Dr. Neelima Paul works towards achieving longer lifetimes and higher energy densities – for Li-ion batteries. She herself is full of energy and indefatigable. Born 1975 in Bombay, India, Neelima was already captivated by science as a child: „I spent part of my childhood at my father’s workplace, a research centre in Bombay. When I saw people with a passion for their work, who did not care if it was day or night, I knew that I wanted to be a scientist”. After a Master’s degree in physics, Neelima went for a career in science “to be part of something bigger and work with colleagues who are equally passionate”, she says. As a budding material scientist, she investigated metallic glasses using Mössbauer spectroscopy and X-ray scattering methods at synchrotron sources. When her husband Dr. habil. Amitesh Paul moved to Forschungszentrum Jülich, Germany, to work as a Post-Doc for Nobel laureate Professor Peter Grünberg, Neelima Paul joined Professor Bert Voigtländer’s group there for a PhD position in 2001.
A matter of pride
Coming from India to Germany was “no culture shock”, she says. Apart from some first language issues, Neelima detected a difference in work culture. “In Jülich, everybody was totally quiet at work, whereas in India people talk often while working. It was unusual for me to only talk at lunchtime”. Another difference that she had to get used to was that women in Germany are expected to do the heavy work alone. “When I tried to lift something heavy, my technician said that I had to do it alone. In India, women are not expected to do so,” Neelima recalls. “Meanwhile, I think it is a matter of pride that German women do not like to be dependent on a man and I admire this.” Another thing Neelima appreciates in German work culture is the discipline. “Discipline was something I have always liked very much, and I did not find enough of it in India. But in Germany, for example, deadlines are really maintained.”

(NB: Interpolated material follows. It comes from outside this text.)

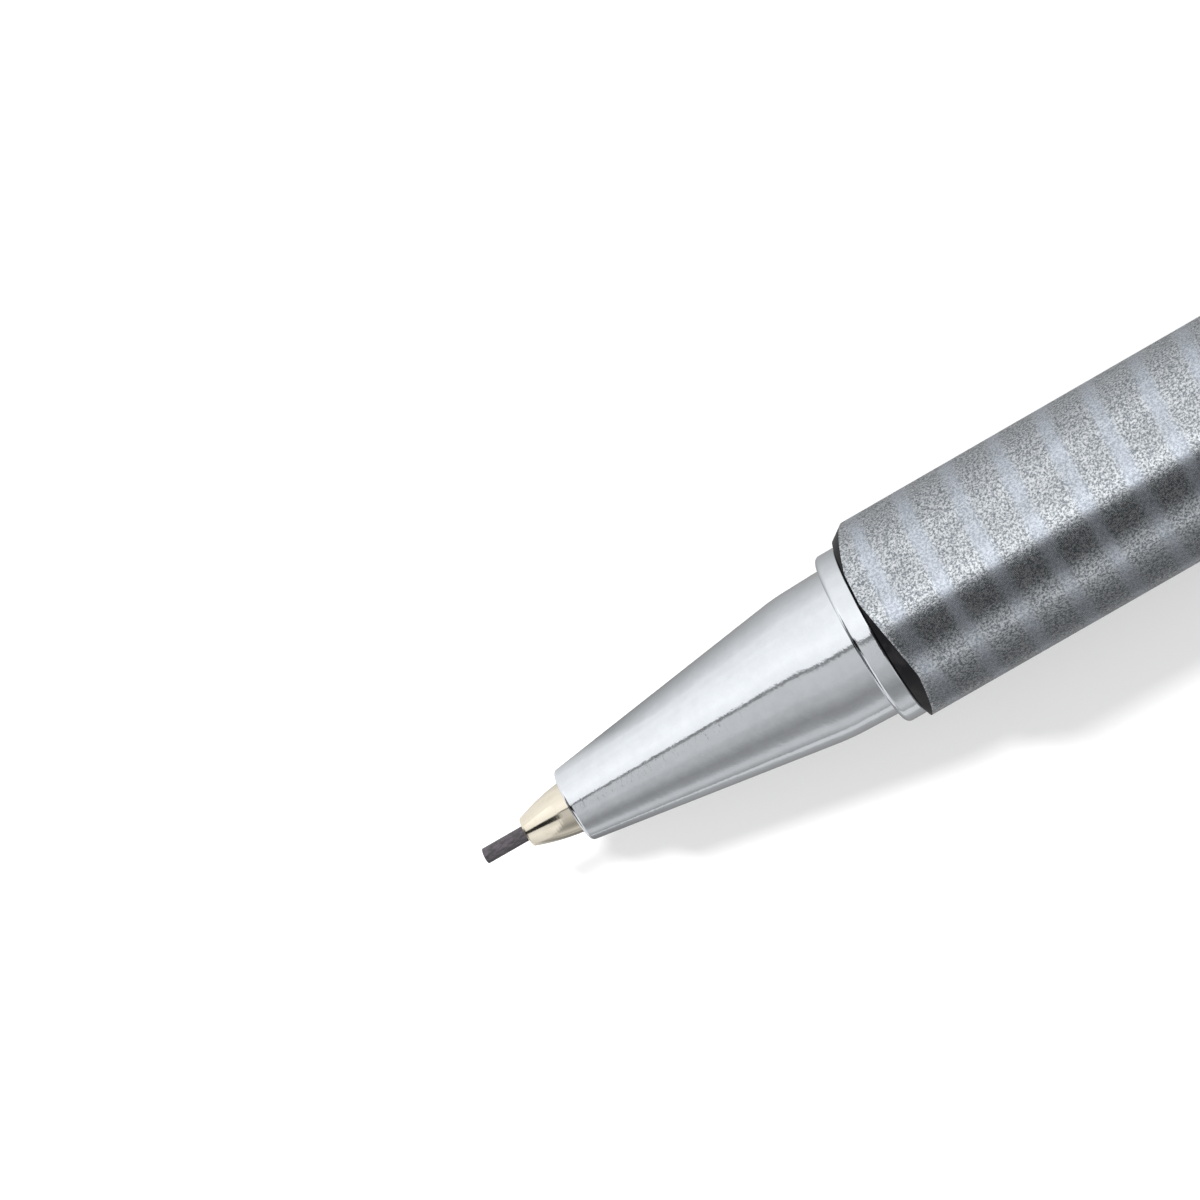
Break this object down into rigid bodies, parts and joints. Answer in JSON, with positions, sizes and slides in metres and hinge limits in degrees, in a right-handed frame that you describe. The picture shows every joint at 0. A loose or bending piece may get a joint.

Project on retinal transplants for blind
The STRESS-SPEC materials science diffractometer at FRM II with a Li-ion cell in the slide. © A. Heddergott / TUM
After her PhD in Jülich on semiconductor research, Neelima characterized polymer-liquid interfaces with infrared and fluorescence spectroscopy at Helmholtz Zentrum Berlin (HZB). Leading a project on artificial retinal transplants for blind people, she used neutron reflectivity in Garching and Berlin to study polymers, which could selectively bind neurotransmitter molecules. This lead to an understanding of where these neurotransmitter molecules accumulate within polymers. When she joined the group of Professor Peter Müller-Buschbaum in 2011 at the Technical University of Munich (TUM), her interest grew even more towards advanced X-ray and neutron scattering techniques.
Battery research using neutrons
In 2013, Neelima’s focus changed to Energy Research when she joined the Advanced Materials Group for TUM at the Heinz Maier-Leibnitz Zentrum (MLZ). Since then, she specializes in Li-ion batteries for various projects. “In the first project, we aimed to change the morphology of the anode material in order to have a longer battery lifetime, and confirmed a lower active Li loss with neutrons”, she explains. With the battery producer VARTA, even industry took part in the research project at MLZ. In a second project, the aim was to obtain higher energy densities in batteries by incorporating silicon within graphite anodes and using layered oxides as cathodes. “My role was to investigate aging processes in batteries whose electrode materials had been selectively modified, using X-ray and neutron methods.”
“You have to perform better than your male colleagues”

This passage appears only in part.